L’intrigue prendra ainsi certaines libertés avec la réalité du contexte pour mener à un rythme effréné le parcours de nos braqueurs, de vraies gueules qui auraient, encore une fois, tout à fait leur place dans le Far West. Un rythme en forme de fuite en avant, qui d’ailleurs, fait parfaitement écho à la confusion caractéristique de la période historique servant de terrain de jeu au duo de scénaristes, qui vous réservent quelques bons rebondissements et une narration aux petits oignons, qui renvoie aux meilleurs films d’action.

L’aspect cinématographique de cet album est indéniable, puisqu’on en parle. L’intrigue, dopée à l’aventure et aux passages forts, n’a rien à envier à un classique Hollywoodien. Les mots prêtés par Dorison et Nury, eux, sortent tout droit d’un Gabin, en ayant ce je ne sais quoi d’arrogant, d’insouciant. Et les planches de Laurent Astier sont les plans d’un réalisateur inspiré, dirigeant une galerie de personnages forts en gueule et hauts en couleurs. En en rajoutant une couche, on pourrait même citer des remerciements adressés à François Guérif, critique cinématographique (entre autres) et Thomas Langmann, producteur, scénariste et réalisateur plutôt prolifique du côté du cinéma français.

Quelque part, l’influence certaine du septième art sur Comment Faire Fortune en Juin 1940 témoigne de la qualité de cette bande-dessinée. Avec son équipe all-star, son sujet et sa fabrication impeccable, l’album a des airs de blockbuster et parvient à se hisser à leurs fonctions premières, le divertissement, l’aventure, le fun tout simplement, et ce au beau milieu d’un contexte historique on ne peut plus noir. A la croisée des chemins entre un Bourvil, un Western, un Gabin et un livre d’histoire, l’œuvre parvient ainsi à tirer son épingle du jeu et tient les promesses annoncées par sa couverture.

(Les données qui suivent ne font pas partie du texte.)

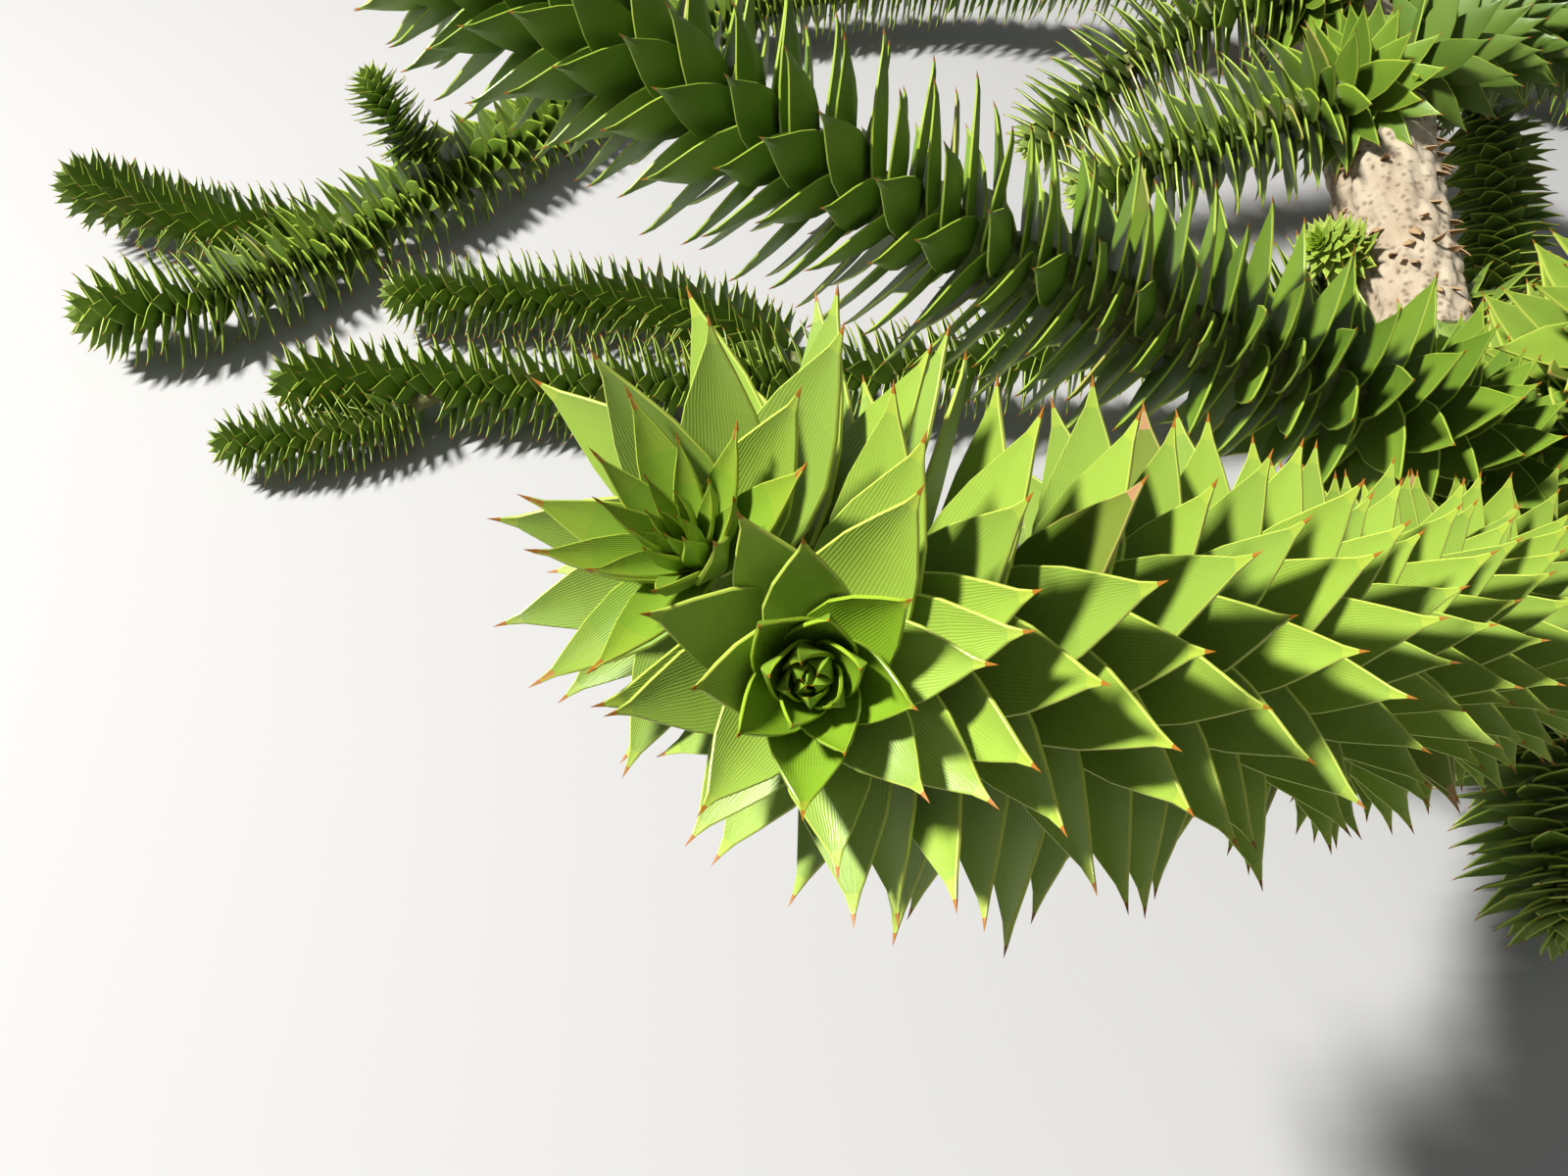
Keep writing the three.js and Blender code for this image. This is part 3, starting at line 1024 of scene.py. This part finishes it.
FRESH = (Tone.YOUNG, Tone.YOUNG_DEEP)
SHOOTS = (
    ShootPlan(
        "shoot_front", "limb", start=1.0, size=1.06,
        through=(
            (404, 520, 146), (390, 430, 160), (300, 335, 222), (211, 268, 290),
            (101, 195, 380), (32, 162, 426), (9, 147, 444), (5, 130, 460),
        ),
        closeness=1.2, spread=80.0, base=27.0, power=0.5, young=True, near=True, tones=FRESH,
        twin=Twin(
            start=0.9, leafy=0.85,
            through=((20, 188, 420), (-6, 181, 440), (-15, 165, 451), (-19, 159, 464)),
        ),
    ),
    ShootPlan(
        "shoot_behind", "shoot_front", start=0.2, size=1.0, closeness=1.0, spread=68.0, near=True,
        through=((291, 415, 257), (210, 410, 299), (66, 433, 350), (-90, 499, 406), (-160, 530, 432)),
    ),
    ShootPlan(
        "shoot_upright", "shoot_front", start=0.13, size=1.0, tones=FRESH,
        through=((388, 466, 236), (386, 436, 320), (400, 428, 404)),
    ),
    ShootPlan(
        "shoot_low_front", "shoot_front", start=0.16, size=0.9,
        through=((415, 395, 82), (398, 262, 55)),
    ),
    ShootPlan(
        "shoot_left_near", "limb", start=0.91, size=0.68,
        through=((210, 682, 92), (40, 702, 47), (-115, 697, 41), (-372, 699, 43)),
    ),
    ShootPlan(
        "shoot_left_near_twig", "shoot_left_near", start=0.84, size=0.5,
        through=((-322, 656, 33), (-404, 640, 36)),
    ),
    ShootPlan(
        "shoot_left_mid", "shoot_left_near", start=0.5, size=0.62,
        through=((-60, 772, 44), (-156, 806, 38), (-316, 811, 40)),
    ),
    ShootPlan(
        "shoot_left_arch", "limb", start=0.68, size=0.92,
        through=((382, 788, 222), (300, 768, 200), (204, 757, 166)),
    ),
    ShootPlan(
        "shoot_right_arch", "limb", start=0.66, size=0.95,
        through=((428, 808, 226), (486, 854, 224), (570, 890, 220), (712, 884, 216), (806, 850, 252)),
    ),
    ShootPlan(
        "shoot_right_droop", "limb", start=0.47, size=0.68,
        through=((520, 965, 152), (561, 918, 131), (559, 847, 97), (549, 783, 70), (523, 716, 55)),
    ),
    ShootPlan(
        "shoot_left_back", "limb", start=0.21, size=0.8,
        through=(
            (330, 1262, 98), (140, 1308, 70), (-20, 1285, 52), (-155, 1180, 50),
            (-222, 1065, 47), (-343, 914, 46), (-446, 802, 46), (-542, 768, 52),
        ),
        nodes=("shoot_left_back_root", "shoot_left_back"),
    ),
    ShootPlan(
        "shoot_left_back_twig", "shoot_left_back", start=0.82, size=0.62,
        through=((-470, 890, 50), (-612, 942, 58)),
    ),
    ShootPlan(
        "shoot_left_back_spur", "shoot_left_back", start=0.74, size=0.5,
        through=((-318, 955, 92), (-346, 978, 138)),
    ),
    ShootPlan(
        "shoot_right_back", "limb", start=0.25, size=0.85,
        through=((640, 1190, 92), (790, 1130, 54), (872, 980, 46)),
    ),
    ShootPlan(
        "shoot_right_near", "limb", start=0.935, size=0.86,
        through=((530, 600, 108), (700, 560, 50), (866, 500, 50)),
    ),
    ShootPlan(
        "sprout", "limb", start=0.9, size=0.42, young=True, tones=FRESH,
        through=((360, 668, 176), (334, 660, 192)),
    ),
    ShootPlan(
        "shoot_left_arch_back", "limb", start=0.56, size=0.9,
        through=((390, 935, 226), (304, 938, 192), (229, 915, 134), (198, 905, 112)),
    ),
)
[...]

On notera tout de même quelques bémols, notamment sur le contexte. L’histoire semble régulièrement hésiter entre une neutralité totale quant aux événements historiques et un point de vue précis sur ces derniers. Résultat, l’album se permet, par touches, quelques critiques ou au contraire, des élans très patriotiques, jusqu’à une conclusion qui peut paraître abrupte. Dans le même ordre d'idée, les dessins de Laurent Astier, plutôt constant dans son trait, tirent parfois un peu trop sur la corde de l'image épique, là où l'album est globalement porté par une composition (devrais-je dire une mise en scène) d'un élégant clacissisme.

Mais soyons honnêtes, on ne boudera pas son plaisir devant pareil album, qui mélange les genres avec ce qu'il faut de panache, pour au final, mieux les dépasser. Avec un scénario bien ficellé et énergique, de très beaux dessins (doublés d'une colorisation impeccable de la part de Laurence Croix) et une édition en forme de très bel objet, Comment Faire Fortune en Juin 1940 est l'un des inmanquables de cette rentrée.